Long experience says that it is vitally important that wine be stored at constant (preferably cool) temperatures. Fluctuation in temperature is worse than a constantly warm environment. “But if you know you’re going to serve a great wine a month from now,” Batori said, “there is no reason to keep it in the cellar fully a month ahead.
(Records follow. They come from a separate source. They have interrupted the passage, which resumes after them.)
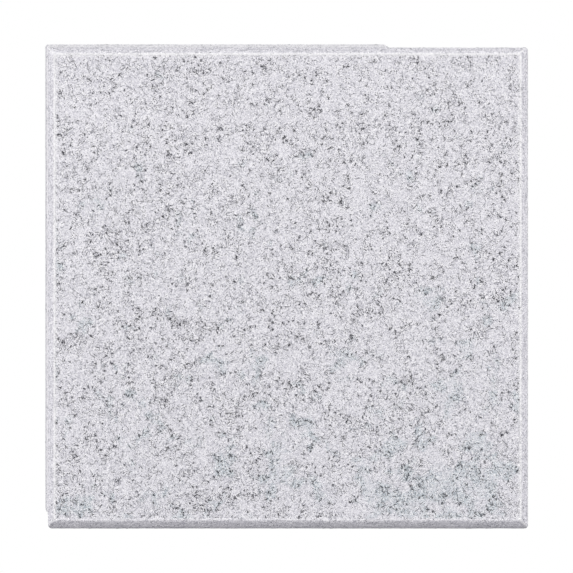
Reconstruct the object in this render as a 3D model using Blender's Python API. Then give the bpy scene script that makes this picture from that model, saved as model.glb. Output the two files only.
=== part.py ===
"""Square acoustic wall panel, pressed from one sheet of polyester felt.

The panel stands upright as it hangs on a wall. Its back lies in the plane y = 0 and its face looks
along -Y, with +X to the right and +Z up. The origin is the middle of the back.

The sheet is sawn to size, and the saw leaves the sides flaring outwards to a thin skirt at the back.
A cutter then bevels the four front edges, which meet in mitres at the corners, and rolls each bevel
over into a narrow crest that stands a little above the face. The skirt has been trimmed off along a
part of the top edge and at the foot of the left edge. Lengths are in metres.
"""

import math

import bmesh
import bpy
from mathutils import Vector

# The sheet, measured over the skirt
PANEL_WIDTH = 0.300
PANEL_HEIGHT = 0.301
FELT_THICKNESS = 0.009

# The bevel round the face, from its foot to the top of the crest, as wide as it shows from the front
BEVEL_WIDTH = 0.0043
BEVEL_DEPTH = 0.0037

# The crest: its height over the face, the width of the roll that leads up to it and of its inner slope
CREST_HEIGHT = 0.00025
CREST_ROLL = 0.0026
CREST_ROLL_STEPS = 6
CREST_DROP = 0.0009
CREST_DROP_STEPS = 4

# The skirt, as far as each side flares out from the foot of the bevel to the back
SKIRT_LEFT = 0.0018
SKIRT_RIGHT = 0.0008
SKIRT_TOP = 0.00225
SKIRT_BOTTOM = 0.0016
SKIRT_STEPS = 4
SKIRT_HOLLOW = 0.35

# Corners, rounded at the skirt and sharper from the bevel inwards
SKIRT_CORNER_RADIUS = 0.0020
BEVEL_CORNER_RADIUS = 0.0009
FACE_CORNER_RADIUS = 0.0004
CORNER_STEPS = 6

# Where the skirt is trimmed off, and how long the slant at the end of each trim is
TOP_TRIM_LENGTH = 0.0860
TOP_TRIM_SLANT = 0.0034
LEFT_TRIM_LENGTH = 0.0095
LEFT_TRIM_SLANT = 0.0020

# Pale silver melange felt, as sRGB shares of one
FELT_COLOUR = (0.812, 0.810, 0.832)
FELT_ROUGHNESS = 0.95
CREASE_SHARPER_THAN = math.radians(24)


def clear_scene():
    """Removes whatever the open file holds."""
    for old in list(bpy.data.objects):
        bpy.data.objects.remove(old, do_unlink=True)


def linear(share):
    """Turns one sRGB channel into linear light."""
    return share / 12.92 if share <= 0.04045 else ((share + 0.055) / 1.055) ** 2.4


def felt_material():
    """Matt polyester felt with a soft sheen from its loose fibre ends."""
    material = bpy.data.materials.new("polyester_felt")
    material.use_nodes = True
    shader = material.node_tree.nodes["Principled BSDF"]
    colour = [linear(share) for share in FELT_COLOUR]
    shader.inputs["Base Color"].default_value = (*colour, 1.0)
    shader.inputs["Roughness"].default_value = FELT_ROUGHNESS
    shader.inputs["Metallic"].default_value = 0.0
    material.diffuse_color = (*colour, 1.0)
    return material


def corner_arc(corner_x, corner_z, radius, start_quarter):
    """Points of a rounded corner, anticlockwise, whose sharp corner would be at corner_x, corner_z."""
    centre_x = corner_x - math.copysign(radius, corner_x)
    centre_z = corner_z - math.copysign(radius, corner_z)
    points = []
    for step in range(CORNER_STEPS + 1):
        angle = math.radians(90) * (start_quarter + step / CORNER_STEPS)
        points.append((centre_x + radius * math.cos(angle), centre_z + radius * math.sin(angle)))
    return points


def outline(flare, inset, radius):
    """One closed outline of the panel, anticlockwise as seen from the front.

    flare is the share of the skirt that stands out at this depth, inset is how far the outline lies
    inside the foot of the bevel, and radius rounds its corners.
    """
    foot_left = SKIRT_LEFT - PANEL_WIDTH / 2
    foot_right = PANEL_WIDTH / 2 - SKIRT_RIGHT
    foot_top = PANEL_HEIGHT / 2 - SKIRT_TOP
    foot_bottom = SKIRT_BOTTOM - PANEL_HEIGHT / 2
    trimmed_left = foot_left + inset
    trimmed_top = foot_top - inset
    left = trimmed_left - flare * SKIRT_LEFT
    right = foot_right - inset + flare * SKIRT_RIGHT
    top = trimmed_top + flare * SKIRT_TOP
    bottom = foot_bottom + inset - flare * SKIRT_BOTTOM
    top_trim_end = PANEL_WIDTH / 2 - TOP_TRIM_LENGTH
    left_trim_end = LEFT_TRIM_LENGTH - PANEL_HEIGHT / 2
    points = corner_arc(right, bottom, radius, 3)
    points += corner_arc(right, trimmed_top, radius, 0)
    points += [(top_trim_end, trimmed_top), (top_trim_end - TOP_TRIM_SLANT, top)]
    points += corner_arc(left, top, radius, 1)
    points += [(left, left_trim_end + LEFT_TRIM_SLANT), (trimmed_left, left_trim_end)]
    points += corner_arc(trimmed_left, bottom, radius, 2)
    return points


def bevel_profile():
    """The bevel and its crest, from the bevel's foot to the face, as (inset, depth).

    The straight bevel rises to the roll, a smooth curve that levels out on top of the crest. From
    there the crest drops in a soft wave to the face.
    """
    foot = Vector((0.0, FELT_THICKNESS - BEVEL_DEPTH))
    top = Vector((BEVEL_WIDTH, FELT_THICKNESS + CREST_HEIGHT))
    aim = top - Vector((CREST_ROLL / 2, 0.0))
    start = aim.lerp(foot, CREST_ROLL / 2 / aim.x)
    points = []
    for step in range(CREST_ROLL_STEPS + 1):
        turn = step / CREST_ROLL_STEPS
        points.append(start.lerp(aim, turn).lerp(aim.lerp(top, turn), turn))
    for step in range(1, CREST_DROP_STEPS + 1):
        turn = step / CREST_DROP_STEPS
        drop = CREST_HEIGHT * (1 - math.cos(math.pi * turn)) / 2
        points.append(top + Vector((CREST_DROP * turn, -drop)))
    return points


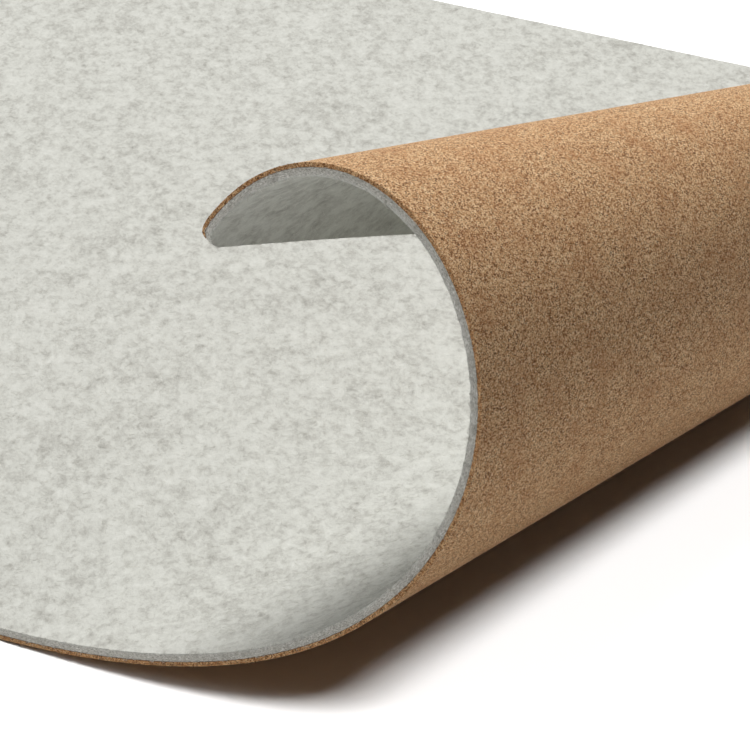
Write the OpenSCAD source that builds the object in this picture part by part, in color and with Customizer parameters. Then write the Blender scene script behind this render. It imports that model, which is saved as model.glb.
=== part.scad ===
// Desk mat: a sheet of wool felt bonded to a thin cork backing, lying flat with its right-hand
// end curled up and over. The curl is tight behind and wide in front, so it is rolled on a cone:
// every fold line of the sheet points at one apex behind the mat.
//
// Frame: +X along the mat towards the curled end, +Y towards the back, +Z up. The origin is on
// the underside, at the middle of the sheet as it lies when the curl is let out flat.

/* [Sheet] */
// Length of the mat with its curl let out flat
mat_length = 900; // [800:10:1000]
// Width of the mat, front to back
mat_width = 400; // [380:5:400]
// Radius of the four corners
corner_radius = 6.5; // [4:0.5:10]

/* [Layers] */
// Thickness of the wool felt on top
felt_thickness = 2; // [1.5:0.1:2.5]
// Thickness of the bonding film between felt and cork
film_thickness = 0.1; // [0.1:0.05:0.2]
// Thickness of the cork backing
cork_thickness = 1; // [0.8:0.1:1.2]

/* [Curl] */
// Length of front edge that is curled up
curl_length = 328; // [324:1:332]
// Apex of the fold lines: distance along the mat from the start of the curl
apex_along = 237; // [234:1:240]
// Apex of the fold lines: distance behind the front edge
apex_behind = 615; // [605:1:625]
// Bend at eight equal steps along the curled front edge, in radians per metre
bend_steps = [0, 4, 5.3, 9.7, 15, 19.7, 28.6, 18.7];
// Bend of the rest of the sheet, which is tucked inside the roll, in radians per metre
tucked_bend = 30; // [29:0.5:32]

/* [Hidden] */

// Share of the curl's length over which the bend changes to tucked_bend
tuck_share = 0.08;
// Fold lines that start on the front edge, on the rounded corner and on the free edge
front_folds = 118;
corner_folds = 6;
free_folds = 72;

// Where the sheet lies, in its own flat plan
left = -mat_length / 2;
right = mat_length / 2;
front = -mat_width / 2;
back = mat_width / 2;
curl_start = right - curl_length;
apex = [curl_start + apex_along, front + apex_behind];

// Bend per millimetre of front edge, at a distance s from the start of the curl
last_step = len(bend_steps) - 1;
bend_table = [
    for (i = [0:last_step]) [i / last_step * curl_length, bend_steps[i] / 1000],
    [(1 + tuck_share) * curl_length, tucked_bend / 1000]
];
function bend_at(s) = lookup(s, bend_table);

// Where the fold line through point p of the plan meets the front edge's line
function reach(p) = apex.x - (apex.x - p.x) * apex_behind / (apex.y - p.y) - curl_start;

// The near ends of the fold lines: along the front edge, round its corner, up the free edge
front_run = right - corner_radius - curl_start;
near_corner = [right - corner_radius, front + corner_radius];
free_run = mat_width - 2 * corner_radius;
near_ends = [
    for (i = [0:front_folds - 1]) [curl_start + i / front_folds * front_run, front],
    for (i = [0:corner_folds - 1])
        let (a = i / corner_folds * 90 - 90)
        near_corner + corner_radius * [cos(a), sin(a)],
    for (i = [0:free_folds]) [right, near_corner.y + i / free_folds * free_run]
];
folds = len(near_ends);

// The far end of the fold line from p, on the back edge or on the rounded corner behind
far_corner = [right - corner_radius, back - corner_radius];
function towards_apex(p) = (apex - p) / norm(apex - p);
function on_back_edge(p) = p + (apex - p) * (back - p.y) / (apex.y - p.y);
function on_far_corner(p) =
    let (u = towards_apex(p), q = p - far_corner, b = q * u)
    p + u * (sqrt(b * b - q * q + corner_radius * corner_radius) - b);
function far_end(p) = on_back_edge(p).x <= far_corner.x ? on_back_edge(p) : on_far_corner(p);

// Angle folded at line k: the bend there times half the way to each neighbour
reaches = [for (p = near_ends) reach(p)];
function step_at(k) = (reaches[min(k + 1, folds - 1)] - reaches[max(k - 1, 0)]) / 2;
function fold_angle(k) = bend_at(reaches[k]) * step_at(k) * 180 / PI;

// Rotation by angle a that lifts the sheet beyond the fold line along unit vector u
function lift(u, a) =
    let (c = cos(a), s = sin(a), v = 1 - c)
    [[u.x * u.x * v + c, u.x * u.y * v, -u.y * s],
     [u.x * u.y * v, u.y * u.y * v + c, u.x * s],
     [u.y * s, -u.x * s, c]];

// Rotation of the strip before each fold line, and of the strip after the last one
identity = [[1, 0, 0], [0, 1, 0], [0, 0, 1]];
turns = [
    for (k = 0, m = identity; k <= folds;
         m = k < folds ? m * lift(towards_apex(near_ends[k]), fold_angle(k)) : m, k = k + 1) m
];

// Across the sheet at fold line k, scaled so that each layer keeps its thickness in the strips
up = [0, 0, 1];
function across(k) = (turns[k] * up + turns[k + 1] * up) / (1 + cos(fold_angle(k)));

// Point p of the plan on fold line k, at height h over the top of the cork
function place(k, p, h) =
    let (m = turns[k], d = p - apex)
    [apex.x, apex.y, cork_thickness] + m * [d.x, d.y, 0] + across(k) * h;

// One bent layer, from height low to height high over the top of the cork
module bent(low, high) {
    points = [
        for (k = [0:folds - 1])
            let (p = near_ends[k], q = far_end(p))
            each [place(k, p, low), place(k, q, low), place(k, q, high), place(k, p, high)]
    ];
    last = 4 * (folds - 1);
    sides = [
        for (k = [0:folds - 2], i = [0:3])
            let (a = 4 * k + i, b = 4 * k + (i + 1) % 4)
            each [[a, b, b + 4], [a, b + 4, a + 4]]
    ];
    ends = [[0, 3, 2], [0, 2, 1], [last, last + 1, last + 2], [last, last + 2, last + 3]];
    polyhedron(points, [for (f = concat(sides, ends)) [f[2], f[1], f[0]]], convexity = 10);
}

// Outline of the part of the sheet that lies flat, up to the first fold line
module flat_outline() {
    start = near_ends[0];
    polygon([[left + corner_radius, front], start, far_end(start), [left + corner_radius, back]]);
    translate([left, front + corner_radius])
        square([corner_radius, mat_width - 2 * corner_radius]);
    for (y = [front + corner_radius, back - corner_radius])
        translate([left + corner_radius, y]) circle(corner_radius, $fn = 64);
}

// One whole layer, flat and bent
module layer(low, high) {
    translate([0, 0, cork_thickness + low]) linear_extrude(high - low) flat_outline();
    bent(low, high);
}

module cork_base() {
    color("#c29a6c") layer(-cork_thickness, 0);
}

module bond_film() {
    color("#e8e2cf") layer(0, film_thickness);
}

module felt_top() {
    color("#cfcfc8") layer(film_thickness, film_thickness + felt_thickness);
}

cork_base();
bond_film();
felt_top();
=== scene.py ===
# %% [markdown]
# # A wool felt desk mat on cork, with one end curled up and over
#
# The mat is a flat sheet: 2 mm of grey wool felt bonded to 1 mm of pressed cork. Here its
# right-hand end is lifted and rolled over, so the felt shows inside the curl and the cork
# shows outside it. The two long edges don't curl alike: the roll is wide in front and tight
# behind, which makes it part of a cone.
#
# Such a shape could be simulated as cloth or sculpted, but a sheet of felt doesn't stretch.
# So it is folded by a formula instead: every point of the flat plan is turned about the fold
# lines of a cone, and lengths along the sheet stay exactly what they were when it was cut.

import math

import bmesh
import bpy
import numpy as np
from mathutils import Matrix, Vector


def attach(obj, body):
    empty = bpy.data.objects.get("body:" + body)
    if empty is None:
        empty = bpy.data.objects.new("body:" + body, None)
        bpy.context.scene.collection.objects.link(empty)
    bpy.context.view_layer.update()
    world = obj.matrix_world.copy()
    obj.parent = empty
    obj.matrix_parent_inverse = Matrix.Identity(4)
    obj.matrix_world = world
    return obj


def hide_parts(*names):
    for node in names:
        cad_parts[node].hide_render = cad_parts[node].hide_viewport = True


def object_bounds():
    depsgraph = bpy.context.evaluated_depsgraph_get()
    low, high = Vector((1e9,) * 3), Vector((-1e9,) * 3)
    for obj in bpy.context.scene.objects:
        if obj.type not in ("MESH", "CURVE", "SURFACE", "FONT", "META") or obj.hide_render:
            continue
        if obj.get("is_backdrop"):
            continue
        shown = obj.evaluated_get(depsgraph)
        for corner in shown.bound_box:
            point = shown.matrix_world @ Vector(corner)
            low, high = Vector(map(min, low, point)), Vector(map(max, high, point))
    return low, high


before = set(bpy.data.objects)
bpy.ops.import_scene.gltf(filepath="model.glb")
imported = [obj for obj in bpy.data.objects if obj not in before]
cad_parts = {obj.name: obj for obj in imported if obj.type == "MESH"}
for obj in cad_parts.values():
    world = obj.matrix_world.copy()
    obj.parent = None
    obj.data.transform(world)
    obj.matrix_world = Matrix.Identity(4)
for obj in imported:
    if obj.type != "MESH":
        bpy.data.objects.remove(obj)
size_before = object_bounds()

MM = 0.001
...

“Take it out and let it get its legs, let it warm up. It is better for the wine to be part of the environment in which it will be served. Those wines in the New York tasting were in a very warm room standing upright for six weeks. Over the long term, that would have destroyed the wines. But for the short term, it made them happier.”

Wine of The Week

1987 The Terraces Zinfandel ($12.50) --One of the best Zinfandels I’ve tasted in the last year, this limited-supply wine comes from Wayne Hogue’s terraced (of course) vineyards east of Rutherford in the Napa Valley hills. Aged in French and American oak barrels, it has a wonderful spice with hints of pepper and cherries, a supple mouth feel and a warm, inviting finish. Perfect for cold evenings and fine food. Hard to find in Southern California, but California residents may order the wine by mail. Cases are $173, half-cases $88.50 (both include tax and shipping). Mail checks to The Terraces, P.O. Box 511, Rutherford, Calif. 94573.